The point with both complex numbers and matrices is that you're introducing _new elements_ to your number system to allow for factorizations that didn't exist before. Taking norms/determinants takes you back to the original system and kills off all that new power, so of course you only get trivial stuff. The point is to _not_ throw the new system away, and treat the matrices / complex numbers as new elements in their own right, giving new factorizations that didn't exist before.
In fact, complex numbers are a special case of this exact matrix construction: if you represent a+bi by the matrix [[a, b], [-b, a]] then you recover all the same rules of arithmetic (the complex numbers can be embedded into the ring of 2x2 matrices).
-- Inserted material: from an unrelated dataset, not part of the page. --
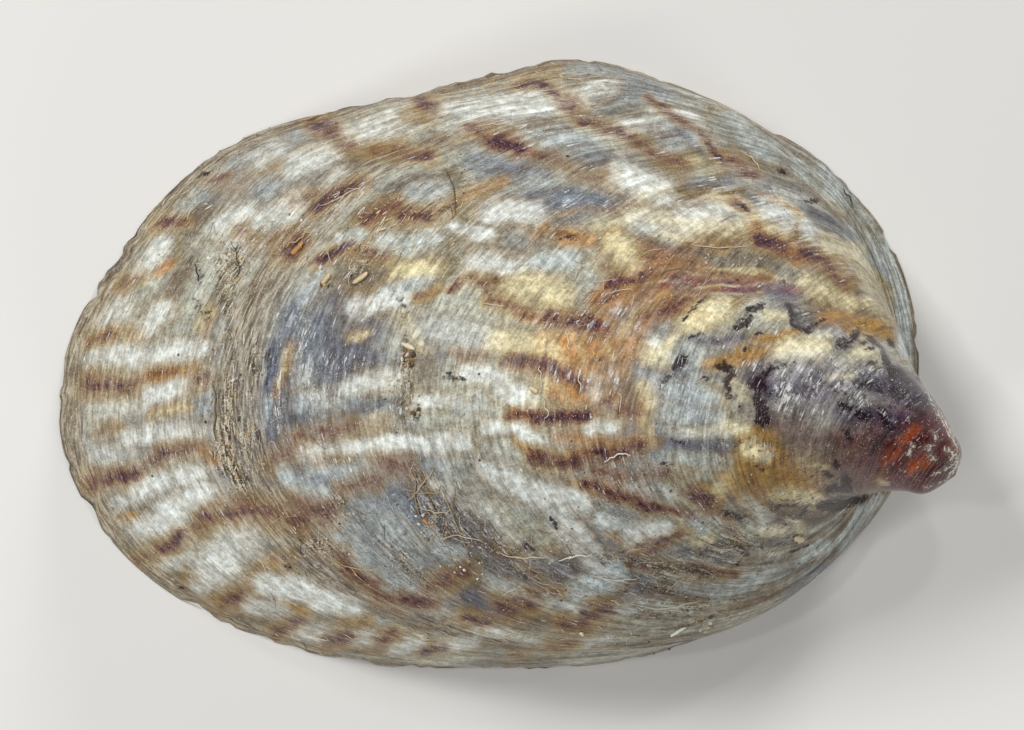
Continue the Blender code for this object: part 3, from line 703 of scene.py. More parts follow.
STAINS = (
    (800, 374, 856, 386, 20, 0.28), (840, 410, 900, 416, 18, 0.36), (868, 376, 926, 398, 20, 0.40),
    (820, 478, 852, 484, 18, 0.34), (756, 360, 790, 420, 16, 0.30), (690, 300, 764, 316, 14, 0.20),
    (790, 300, 816, 326, 14, 0.32), (850, 336, 890, 366, 14, 0.34), (640, 560, 760, 560, 16, 0.32),
    (690, 496, 740, 520, 14, 0.34), (230, 262, 226, 300, 16, 0.30), (404, 340, 408, 430, 8, 0.36),
    (430, 500, 540, 570, 30, 0.30), (560, 590, 680, 600, 26, 0.30), (680, 560, 790, 540, 20, 0.40),
    (640, 470, 700, 500, 16, 0.30), (700, 590, 640, 626, 14, 0.34), (300, 560, 420, 600, 20, 0.24),
    (320, 220, 420, 190, 18, 0.26), (750, 380, 792, 400, 18, 0.36), (800, 340, 850, 350, 10, 0.24),
    (640, 268, 790, 280, 16, 0.26), (870, 452, 950, 470, 18, 0.20), (800, 430, 880, 460, 26, 0.22),
    (770, 500, 850, 506, 12, 0.40), (228, 320, 236, 470, 14, 0.28), (740, 440, 830, 490, 30, 0.30),
    (790, 366, 860, 400, 22, 0.38), (850, 392, 905, 424, 18, 0.48), (884, 376, 926, 410, 18, 0.46),
    (800, 430, 870, 470, 24, 0.26), (560, 560, 640, 560, 20, 0.30), (600, 500, 720, 530, 20, 0.26),
    (683, 320, 696, 304, 3, 1.0), (696, 304, 707, 296, 2, 0.9), (691, 341, 705, 332, 3, 0.9),
    (672, 366, 682, 358, 8, 1.0), (661, 388, 669, 374, 4, 0.9), (722, 366, 731, 372, 9, 1.0),
    (727, 378, 730, 395, 5, 1.0), (704, 377, 706, 380, 3, 0.9), (745, 350, 748, 348, 3, 0.9),
    (748, 310, 763, 307, 6, 0.9), (737, 328, 751, 316, 7, 0.9), (755, 334, 765, 332, 2, 0.8),
    (757, 382, 770, 366, 6, 0.9), (752, 386, 766, 388, 9, 1.0), (757, 395, 762, 424, 9, 1.0),
    (766, 400, 769, 424, 4, 0.9), (772, 376, 784, 362, 3, 0.7), (789, 303, 794, 320, 5, 0.9),
    (796, 325, 812, 330, 5, 1.0), (814, 328, 828, 320, 3, 0.8), (800, 306, 814, 312, 3, 0.5),
    (841, 342, 858, 332, 7, 1.0), (872, 340, 884, 356, 5, 1.0), (882, 358, 896, 376, 7, 1.0),
    (866, 351, 869, 353, 4, 0.9), (866, 366, 871, 366, 4, 0.9), (864, 345, 869, 345, 2, 0.8),
    (890, 340, 894, 344, 4, 1.0), (898, 372, 916, 378, 8, 1.0), (896, 390, 928, 399, 10, 0.8),
    (858, 380, 882, 388, 8, 0.7), (840, 398, 864, 416, 9, 0.8), (880, 412, 890, 434, 7, 0.8),
    (908, 406, 925, 414, 6, 0.8), (844, 430, 849, 438, 4, 1.0), (886, 436, 873, 456, 4, 0.9),
    (836, 465, 839, 468, 4, 1.0), (828, 475, 831, 478, 5, 1.0), (846, 477, 850, 486, 6, 1.0),
    (827, 491, 850, 490, 6, 1.0), (822, 507, 862, 499, 7, 1.0), (862, 498, 884, 491, 4, 0.8),
    (776, 507, 820, 508, 4, 0.7), (758, 470, 761, 473, 4, 0.8), (866, 372, 850, 380, 4, 0.5),
    (443, 374, 465, 377, 4, 0.9), (549, 522, 558, 530, 3, 1.0),
    (524, 543, 535, 547, 4, 0.9), (556, 240, 573, 235, 2, 0.9), (632, 562, 658, 570, 6, 0.9),
    (680, 570, 706, 576, 5, 0.8), (689, 572, 706, 577, 4, 0.7), (724, 512, 740, 520, 6, 0.8),
    (738, 551, 749, 556, 6, 0.9), (703, 552, 714, 557, 4, 0.7), (732, 570, 741, 567, 3, 0.8),
    (790, 553, 811, 547, 2, 0.9), (798, 518, 806, 512, 3, 0.8), (790, 522, 806, 520, 2, 0.7),
    (808, 199, 818, 200, 4, 0.9), (780, 172, 784, 173, 3, 0.9),
    (199, 175, 209, 170, 4, 0.9), (229, 252, 236, 246, 5, 0.8), (214, 262, 222, 240, 3, 0.6),
    (236, 262, 218, 276, 4, 0.6), (190, 300, 206, 318, 6, 0.7), (196, 264, 200, 284, 1.6, 0.9),
    (262, 356, 272, 350, 5, 0.7), (266, 356, 267, 386, 4, 0.7), (283, 568, 287, 569, 4, 1.0),
    (350, 276, 360, 272, 4, 0.7), (180, 589, 184, 590, 3, 0.8), (333, 600, 334, 601, 2, 0.8),
    (716, 616, 702, 622, 3, 0.8), (221, 538, 222, 539, 2, 0.8), (720, 156, 723, 158, 3, 1.0),
    (398, 300, 404, 310, 5, 0.7), (410, 372, 404, 350, 4, 0.6), (414, 414, 420, 420, 5, 0.7),
    (836, 350, 830, 360, 4, 0.5), (660, 462, 672, 464, 3, 0.7), (741, 206, 747, 210, 4, 0.9),
    (672, 436, 684, 442, 3, 0.6), (655, 420, 662, 430, 3, 0.5), (770, 188, 776, 196, 3, 0.6),
    (564, 283, 570, 291, 3, 0.7), (490, 398, 498, 406, 5, 0.5), (640, 300, 646, 294, 2, 0.7),
)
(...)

We extend the reals to the complex numbers to allow for new factorizations; what he's doing in this video is a direct generalization of this.
Any (easy) applications?
Not that I'm aware of. I suppose we could say an application is making an interesting exercise for students learning about linear algebra, but that doesn't really answer your question!
@@DrBarker I wonder if something interesting happens with second order PDEs. The resulting matrix factors would be first ordered and solvable by characteristics I think
addled exposition very much in the style of Barnard.Child.Algebra. Not that England cannot produce great educators (see Ferrar)
looks like great math minds like Turing, Conway, Wiles, Maynard appear despite of, not because of, english mathematics education.
I suppose that if a few years of the above don't kill your love for math, tensorial fibrations of non-riemannian simplicial polytopes do appear a walk in the park
I have to disagree with the very beginning of this setup. x^2 + y^2 is a 1-by-1 scalar, (x^2 + y^2) * I is a 2-by-2 matrix.
Your writing of right brackets and B, although it may looking a little bit clumsy, is a clear sign that you taught yourself to write before school, clearly a consequence of high intelligence.
Completelly wrog!. For Polynomial of multiples variables with complex coefficients one can always states if it is factorisable. If is coefficients of factorisation can be written. No matter how coefficients are.